Can you return the records below exactly as they stand, but only from the first line through the one with "# pocket's sizes"?

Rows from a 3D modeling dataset
* BEGIN *
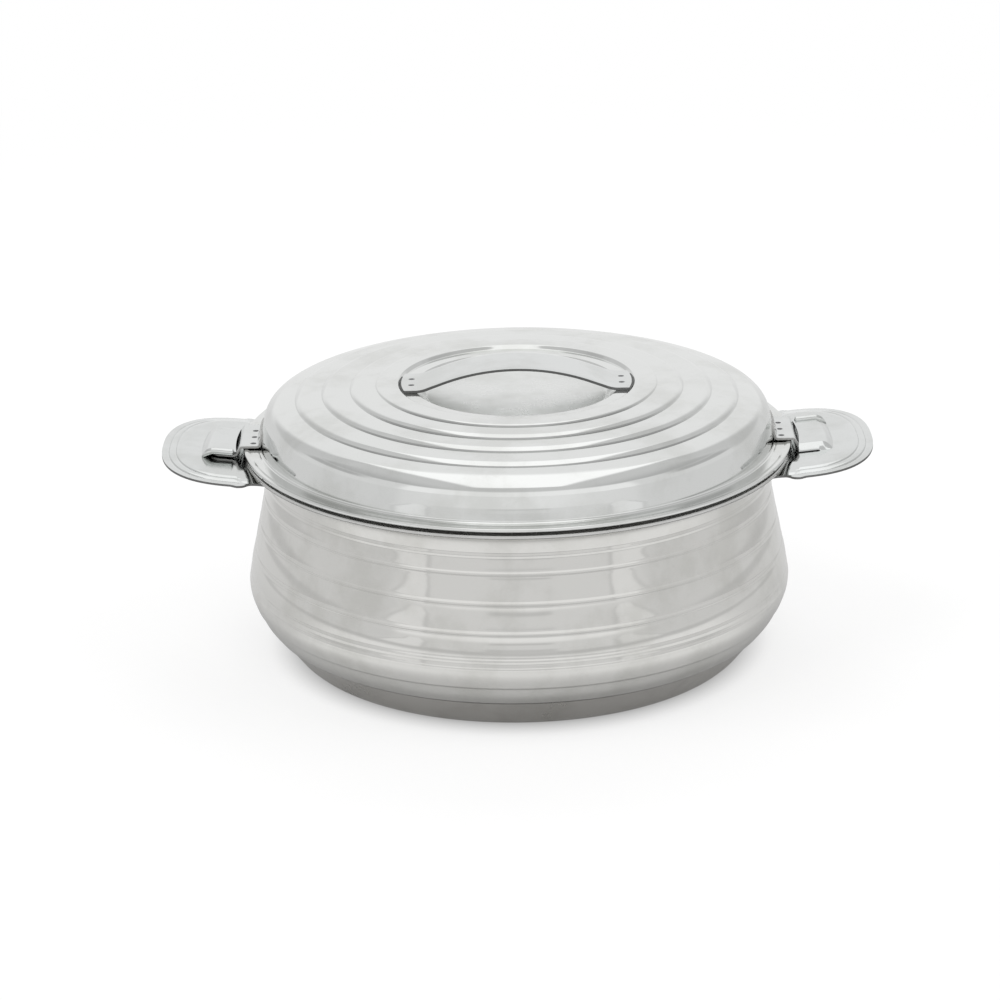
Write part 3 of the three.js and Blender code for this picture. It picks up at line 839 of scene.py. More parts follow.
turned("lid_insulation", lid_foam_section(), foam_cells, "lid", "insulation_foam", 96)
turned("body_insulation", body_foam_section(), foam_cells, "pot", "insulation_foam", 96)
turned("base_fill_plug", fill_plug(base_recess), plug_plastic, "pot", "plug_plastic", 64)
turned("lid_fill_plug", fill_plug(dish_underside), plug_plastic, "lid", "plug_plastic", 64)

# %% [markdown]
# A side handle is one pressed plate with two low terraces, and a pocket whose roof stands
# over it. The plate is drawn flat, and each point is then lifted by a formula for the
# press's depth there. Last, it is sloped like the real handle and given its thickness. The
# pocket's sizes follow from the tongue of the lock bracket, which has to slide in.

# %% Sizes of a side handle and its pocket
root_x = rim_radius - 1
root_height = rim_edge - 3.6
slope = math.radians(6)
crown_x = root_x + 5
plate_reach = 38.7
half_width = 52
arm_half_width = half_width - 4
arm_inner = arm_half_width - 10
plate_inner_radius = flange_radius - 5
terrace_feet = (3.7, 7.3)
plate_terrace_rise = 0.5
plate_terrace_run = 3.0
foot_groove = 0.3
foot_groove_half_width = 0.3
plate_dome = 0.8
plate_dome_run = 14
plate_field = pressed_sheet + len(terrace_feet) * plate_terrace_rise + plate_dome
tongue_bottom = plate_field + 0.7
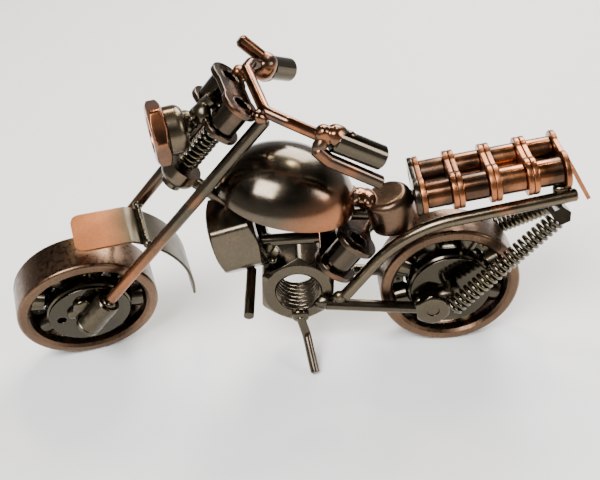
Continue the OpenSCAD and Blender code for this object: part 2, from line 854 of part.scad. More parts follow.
* END *
Complete response
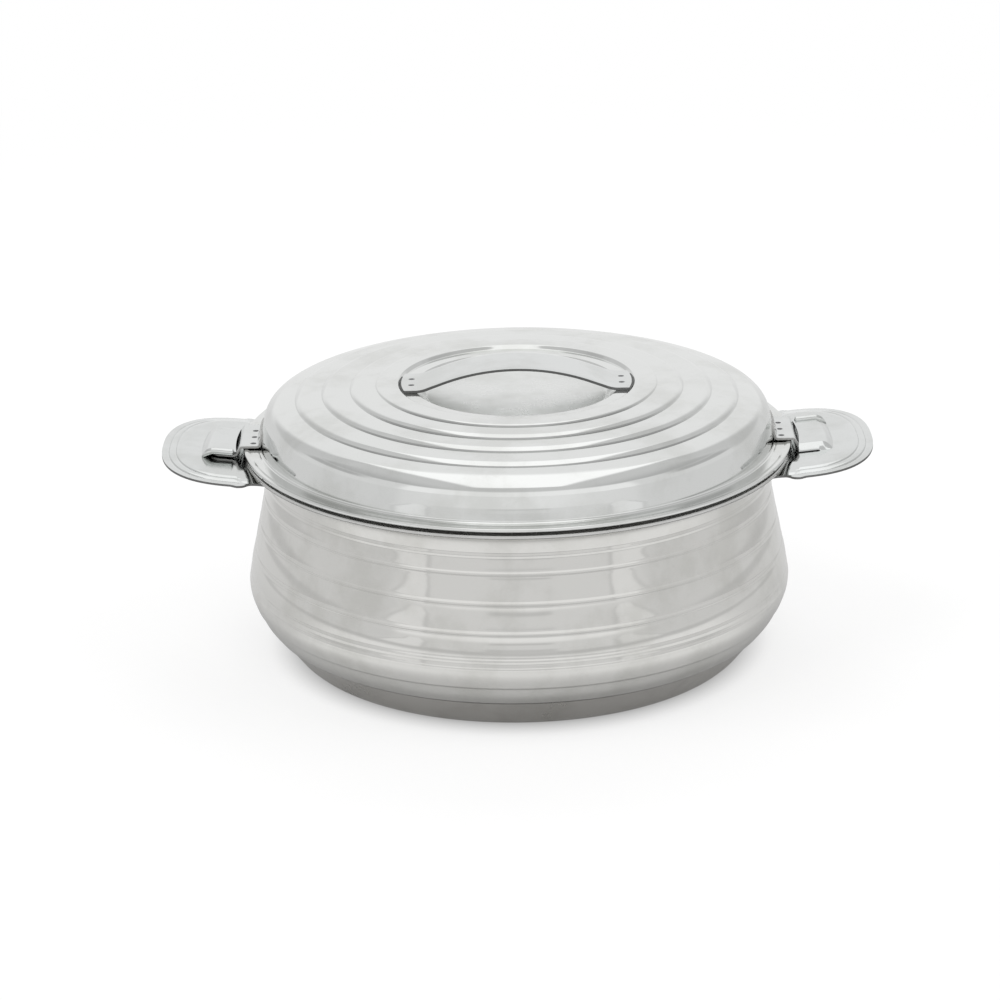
Write part 3 of the three.js and Blender code for this picture. It picks up at line 839 of scene.py. More parts follow.
turned("lid_insulation", lid_foam_section(), foam_cells, "lid", "insulation_foam", 96)
turned("body_insulation", body_foam_section(), foam_cells, "pot", "insulation_foam", 96)
turned("base_fill_plug", fill_plug(base_recess), plug_plastic, "pot", "plug_plastic", 64)
turned("lid_fill_plug", fill_plug(dish_underside), plug_plastic, "lid", "plug_plastic", 64)

# %% [markdown]
# A side handle is one pressed plate with two low terraces, and a pocket whose roof stands
# over it. The plate is drawn flat, and each point is then lifted by a formula for the
# press's depth there. Last, it is sloped like the real handle and given its thickness. The
# pocket's sizes follow from the tongue of the lock bracket, which has to slide in.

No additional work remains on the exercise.